Na área da moda, de fato, as ações têm sido muito mais evidenciadas, principalmente após uma série de reivindicações por parte dos movimentos sociais e da sociedade civil, em 2009, que virou ação do Ministério Público, propondo a obrigatoriedade de cotas raciais em desfiles de grifes dos principais eventos de moda. A ação foi levantada com base no percentual de modelos negros na São Paulo Fashion Week, em torno de 3%, número bem menor que o de brancos. Um acordo entre o Ministério Público e as grifes determinou que o desfile deveria conter uma cota mínima de 10% de modelos negros ou indígenas.
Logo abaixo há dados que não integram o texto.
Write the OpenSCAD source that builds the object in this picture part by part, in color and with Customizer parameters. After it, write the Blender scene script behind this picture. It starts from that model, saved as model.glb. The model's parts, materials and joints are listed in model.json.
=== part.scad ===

O fato abriu uma discussão que abrangeu a moda, a publicidade e outros setores, a fim de que todos entendessem que o negro também vende. A “merchandete” Naama levanta a mesma questão no merchandising. “Infelizmente, fora eu aqui em Salvador, não vejo o negro ocupando espaços importantes, principalmente quando falamos de programas que passam no país inteiro. Temos muitos apresentadores e ‘merchandetes’, principalmente nos programas de domingo, mas ainda não consigo ver negros e negras. É triste, porque é um espaço bastante privilegiado e que não está sendo ocupado pelos negros.”

Netinho de Paula – apresentador negro com maior destaque da televisão aberta – ressalta seu esforço para promover a visibilidade e a inserção dos negros neste mercado. “Esta tem sido uma luta pessoal ao longo de minha trajetória. Sempre sou tachado de racista por questionar a ausência da mulher e da criança negra na TV brasileira. E esta luta me custa caro, pois muitos irmãos e irmãs não entendem que sempre que alguém tenta tocar no assunto, este se torna não grato neste meio, que se defende com o argumento do mito da democracia racial”, afirma.